Synthesis and characterization of lithium aluminate red phosphors

By using the conventional sol–gel technique, γ-LiAlO2 and LiAl5O8 powders were synthesized from appropriate gel precursor composition of Li/Al=1/1 and Li/Al=1/5, respectively. The precursor gel having Li/Al=1/1 was converted into α-LiAlO2 at 600 °C. Subsequently, α-/γ-LiAlO2 phase transformation completed at 800 °C. Further heat treatment at and above 1200 °C leads to the in-situ formation of LiAl5O8, which could be accompanied by the excessive evaporation of Li species from γ-LiAlO2. Another precursor gel with the stoichiometric composition (Li/Al=1/5) could be successfully converted into LiAl5O8 at 800 °C. However, above 1200 °C, LiAl5O8 was decomposed to yield α-Al2O3. The samples exhibited the maximum PL emission peak around 670 nm (λex.=270 nm) assigned to the d–d transitions of the Fe3+ (3d5) configuration from 4T1 (4G) to 6A1 (6S).
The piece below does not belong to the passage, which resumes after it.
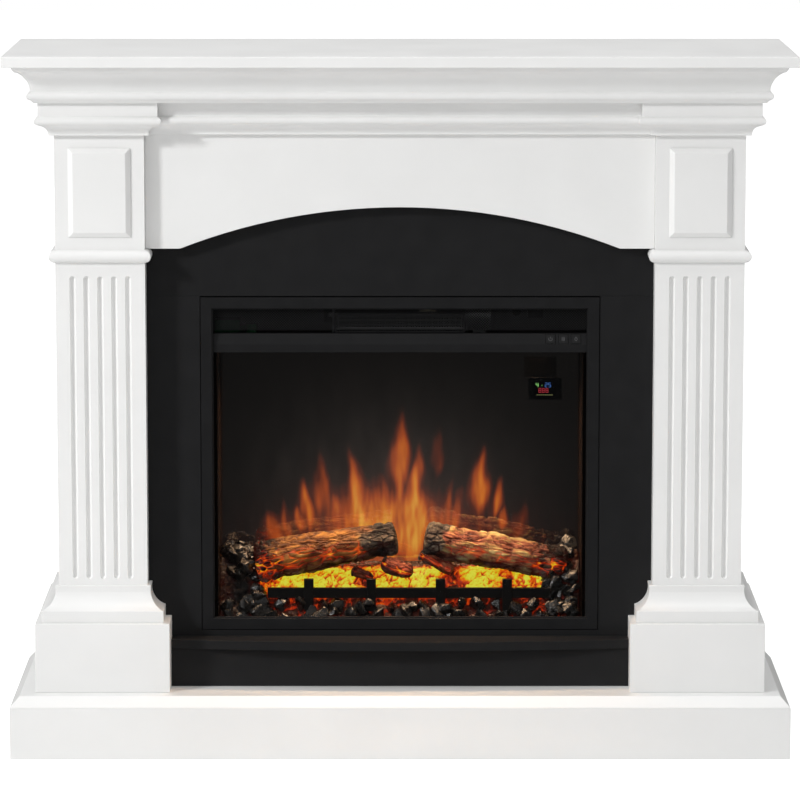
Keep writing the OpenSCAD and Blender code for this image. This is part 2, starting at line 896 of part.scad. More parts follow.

The highest PL red emission intensity was found to be achieved for the in-situ formed LiAl5O8 from γ-LiAlO2 by heat treatment up to 1600 °C, and the amount of the Fe3+ activator in this material was determined to be 0.8 ppm by the chemical composition analysis. As a host material for the Fe3+-activated PL red emission, LiAl5O8 was found to be much better than γ-LiAlO2, and the PL emission properties of LiAl5O8 in terms of the red emission intensity, the quantum efficiency, and the red color index were found to be improved consistently with the crystallite size and the crystallinity.